Repeat the lines that follow, leaving nothing out.

— Start of Material provided —

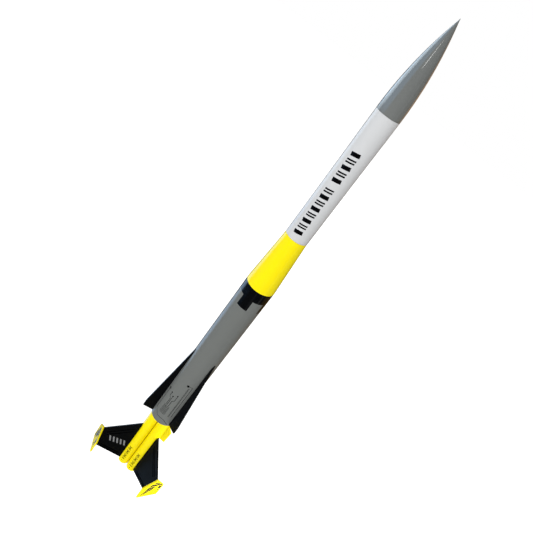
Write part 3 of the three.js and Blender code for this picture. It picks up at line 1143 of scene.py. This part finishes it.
def bend(t, first, middle, last):
    """A number that goes from the first to the last, drawn towards the middle one."""
    return (1 - t) ** 2 * first + 2 * t * (1 - t) * middle + t**2 * last


def glue_bead(seat_radius, seat_at, half, bottom, top, reach=None):
    """Two concave beads where a panel of half thickness meets a round tube, along Z."""
    reach = size("bead") if reach is None else reach
    points, faces = [], []
    rows = 44
    for side in (1, -1):
        rings = []
        for row in range(rows + 1):
            share = row / rows
            height = bottom + (top - bottom) * share
            near_end = min(share, 1 - share) * (top - bottom) / 3.0
            spread = reach * math.sqrt(max(0.02, min(1.0, near_end)))
            foot = half + spread
            seat = seat_at + math.sqrt(seat_radius**2 - foot**2)
            crest = seat_at + seat_radius + spread
            root = seat_at + math.sqrt(seat_radius**2 - half**2)
            section = []
            for step in range(7):
                t = step / 6
                across = bend(t, crest, root + 0.08, seat + 0.02)
                section.append((across, bend(t, half - 0.04, half + 0.05, foot)))
            section += [(seat - 0.2, foot - 0.15), (root - 0.2, half - 0.3)]
            rings.append(add_ring(points, [(across, side * aside, height) for across, aside in section]))
        faces += skin(rings, caps=True)
    return points, faces


class ROCKET_OT_fins(BuildPiece):
    """Black fins with rounded edges, glue beads and trim lines"""

    bl_idname = "rocket.fins"
    bl_label = "Fins"

    def build(self):
        seat = MOTOR_AXIS + MOTOR_RADIUS
        root, tip = seat - 0.1, FIN_TIP - 0.1
        corners = [(root, FIN_ROOT_AFT, 0.5), (tip, FIN_TIP_AFT, 0.5)]
        corners += [(tip, FIN_TIP_FORE, 0.5), (root, FIN_ROOT_FORE + 0.2, 0.6)]
        panel = board(corners, HALF_BALSA * 2, size("panel_edge"))
        bead = glue_bead(MOTOR_RADIUS, MOTOR_AXIS, HALF_BALSA, 3.4, 99.0)
        for number, around in SETS:
            make_piece(f"fin_panel_{number}", panel, "fin", instead=f"fin_{number}", turn=around)
            make_piece(f"fin_bead_{number}", bead, "fin", turn=around)
            points, faces = laid_film(self.trim(11.5, 17.0, 2.1), self.on_face(-HALF_BALSA))
            more_points, more_faces = laid_film(self.trim(14.5, 22.0, 2.1), self.on_face(HALF_BALSA))
            faces += [tuple(index + len(points) for index in face) for face in more_faces]
            make_piece(f"fin_trim_{number}", (points + more_points, faces), "dull_trim", turn=around)
            bars = laid_film(self.bars(), self.on_face(HALF_BALSA))
            make_piece(f"fin_bars_{number}", bars, "silver", turn=around)

    def bars(self):
        """Five slanting bars of equal length across the middle of a fin."""
        foot, top, lean = 34.0, 46.5, 4.5
        return [
            block((x, foot), (x + 2.8, foot), (x + 2.8 + lean, top), (x + lean, top))
            for x in (24.0, 30.4, 36.8, 43.2, 49.6)
        ]

    def on_face(self, side):
        way = math.copysign(1.0, side)
        return lambda across, along, lift: (across, side + way * lift, along)

    def trim(self, first, second, width):
        """Two lines behind the leading edge, two before the trailing edge and ribs between those."""
        lead = (FIN_TIP_FORE - FIN_ROOT_FORE) / (FIN_TIP - FIN_ROOT)
        trail = (FIN_TIP_AFT - FIN_ROOT_AFT) / (FIN_TIP - FIN_ROOT)
        near, far = 26.0, 63.5

        def fore(x, drop):
            return (x, FIN_ROOT_FORE + lead * (x - FIN_ROOT) - drop)

        def aft(x, lift):
            return (x, FIN_ROOT_AFT + trail * (x - FIN_ROOT) + lift)

        strips = [stroke([fore(near, first), fore(far, first)], width)]
        strips.append(stroke([fore(near, second), fore(far - 2, second)], width))
        strips.append(stroke([aft(near, 8.9), aft(60.5, 8.9)], width * 0.8))
        strips.append(stroke([aft(near, 4.4), aft(60.5, 4.4)], width * 0.8))
        for rib in range(15):
            x = near + 2.4 + rib * 2.2
            strips.append(stroke([aft(x, 5.2), aft(x + 0.9, 8.1)], 0.9))
        return strips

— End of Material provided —

[Answer to this problem]
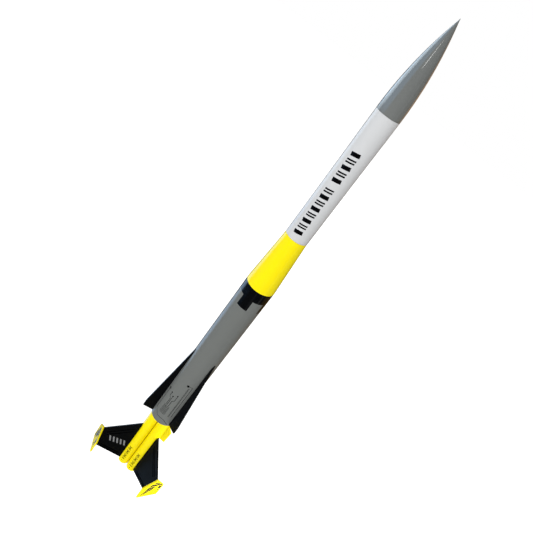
Write part 3 of the three.js and Blender code for this picture. It picks up at line 1143 of scene.py. This part finishes it.
def bend(t, first, middle, last):
    """A number that goes from the first to the last, drawn towards the middle one."""
    return (1 - t) ** 2 * first + 2 * t * (1 - t) * middle + t**2 * last


def glue_bead(seat_radius, seat_at, half, bottom, top, reach=None):
    """Two concave beads where a panel of half thickness meets a round tube, along Z."""
    reach = size("bead") if reach is None else reach
    points, faces = [], []
    rows = 44
    for side in (1, -1):
        rings = []
        for row in range(rows + 1):
            share = row / rows
            height = bottom + (top - bottom) * share
            near_end = min(share, 1 - share) * (top - bottom) / 3.0
            spread = reach * math.sqrt(max(0.02, min(1.0, near_end)))
            foot = half + spread
            seat = seat_at + math.sqrt(seat_radius**2 - foot**2)
            crest = seat_at + seat_radius + spread
            root = seat_at + math.sqrt(seat_radius**2 - half**2)
            section = []
            for step in range(7):
                t = step / 6
                across = bend(t, crest, root + 0.08, seat + 0.02)
                section.append((across, bend(t, half - 0.04, half + 0.05, foot)))
            section += [(seat - 0.2, foot - 0.15), (root - 0.2, half - 0.3)]
            rings.append(add_ring(points, [(across, side * aside, height) for across, aside in section]))
        faces += skin(rings, caps=True)
    return points, faces


class ROCKET_OT_fins(BuildPiece):
    """Black fins with rounded edges, glue beads and trim lines"""

    bl_idname = "rocket.fins"
    bl_label = "Fins"

    def build(self):
        seat = MOTOR_AXIS + MOTOR_RADIUS
        root, tip = seat - 0.1, FIN_TIP - 0.1
        corners = [(root, FIN_ROOT_AFT, 0.5), (tip, FIN_TIP_AFT, 0.5)]
        corners += [(tip, FIN_TIP_FORE, 0.5), (root, FIN_ROOT_FORE + 0.2, 0.6)]
        panel = board(corners, HALF_BALSA * 2, size("panel_edge"))
        bead = glue_bead(MOTOR_RADIUS, MOTOR_AXIS, HALF_BALSA, 3.4, 99.0)
        for number, around in SETS:
            make_piece(f"fin_panel_{number}", panel, "fin", instead=f"fin_{number}", turn=around)
            make_piece(f"fin_bead_{number}", bead, "fin", turn=around)
            points, faces = laid_film(self.trim(11.5, 17.0, 2.1), self.on_face(-HALF_BALSA))
            more_points, more_faces = laid_film(self.trim(14.5, 22.0, 2.1), self.on_face(HALF_BALSA))
            faces += [tuple(index + len(points) for index in face) for face in more_faces]
            make_piece(f"fin_trim_{number}", (points + more_points, faces), "dull_trim", turn=around)
            bars = laid_film(self.bars(), self.on_face(HALF_BALSA))
            make_piece(f"fin_bars_{number}", bars, "silver", turn=around)

    def bars(self):
        """Five slanting bars of equal length across the middle of a fin."""
        foot, top, lean = 34.0, 46.5, 4.5
        return [
            block((x, foot), (x + 2.8, foot), (x + 2.8 + lean, top), (x + lean, top))
            for x in (24.0, 30.4, 36.8, 43.2, 49.6)
        ]

    def on_face(self, side):
        way = math.copysign(1.0, side)
        return lambda across, along, lift: (across, side + way * lift, along)

    def trim(self, first, second, width):
        """Two lines behind the leading edge, two before the trailing edge and ribs between those."""
        lead = (FIN_TIP_FORE - FIN_ROOT_FORE) / (FIN_TIP - FIN_ROOT)
        trail = (FIN_TIP_AFT - FIN_ROOT_AFT) / (FIN_TIP - FIN_ROOT)
        near, far = 26.0, 63.5

        def fore(x, drop):
            return (x, FIN_ROOT_FORE + lead * (x - FIN_ROOT) - drop)

        def aft(x, lift):
            return (x, FIN_ROOT_AFT + trail * (x - FIN_ROOT) + lift)

        strips = [stroke([fore(near, first), fore(far, first)], width)]
        strips.append(stroke([fore(near, second), fore(far - 2, second)], width))
        strips.append(stroke([aft(near, 8.9), aft(60.5, 8.9)], width * 0.8))
        strips.append(stroke([aft(near, 4.4), aft(60.5, 4.4)], width * 0.8))
        for rib in range(15):
            x = near + 2.4 + rib * 2.2
            strips.append(stroke([aft(x, 5.2), aft(x + 0.9, 8.1)], 0.9))
        return strips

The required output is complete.